If you’ve been paying attention, you’re probably wondering how you get the second pet — the Royal Calf. Once you’ve crafted Wirt’s Leg, salvage it. Instead of getting a Forgotten Soul like you normally would, you’ll get a map which when opened reads “2-1-3.” Head back to Adria’s Hut, and just past the cauldron in step 2 above you’ll find three cows. Click the middle, left, then right one and you’ll open the Abandoned Farmstead entrance just to the right, pop in and find a chest called “Wirt’s Stash” in the middle of the map that will give you the Royal Calf pet.
For most seasoned Diablo III players, 1,000,000 gold for the Wirt’s Leg transmog and the Royal Calf is peanuts, but it does still seem a bit steep considering.
Overall, “The Darkening of Tristram” is a short, reskinned Diablo III, with a few cosmetic rewards.
There’s no doubt you’re getting old school graphics here. While the actual game and toolbar are reskinned, the map and other text overlay items (including monster health bars, kill streak counts, and more) are not which — in my opinion — detracts a bit from the experience.
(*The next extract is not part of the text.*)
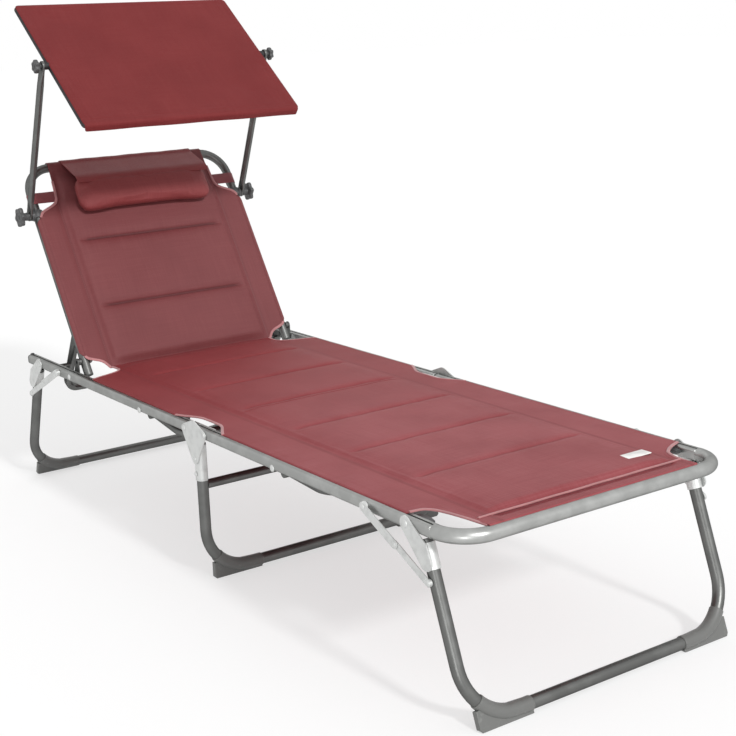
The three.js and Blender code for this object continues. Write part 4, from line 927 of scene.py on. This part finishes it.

As mentioned in the gameplay section, it sounds like the reskins basically put Diablo III zones and monsters in a Diablo looking environment which will no doubt be disappointing to hardcore Diablo players looking to play through a portion of the original game “as it was.”
That being said, the nostalgic graphics were pretty well done, as well as the movement of your character and the monsters, and offered a glimpse of what gamers used to have to endure when gaming 20 years ago (heck I still remember the pixelated NHL ’96 many moons ago).
As far as sound effects go, they’re just as well done as they are in Diablo III because they are the same sounds that you’ll encounter in the main game. Given the retro graphic look and feel of “The Darkening of Tristram” I would have liked to hear some of the original sound effects with a lower sound quality to round out the experience.
Even though it is short and relatively disappointing, a quick playthrough of “The Darkening of Tristram” is worth it for the pet and transmog rewards if you’re into that sort of thing.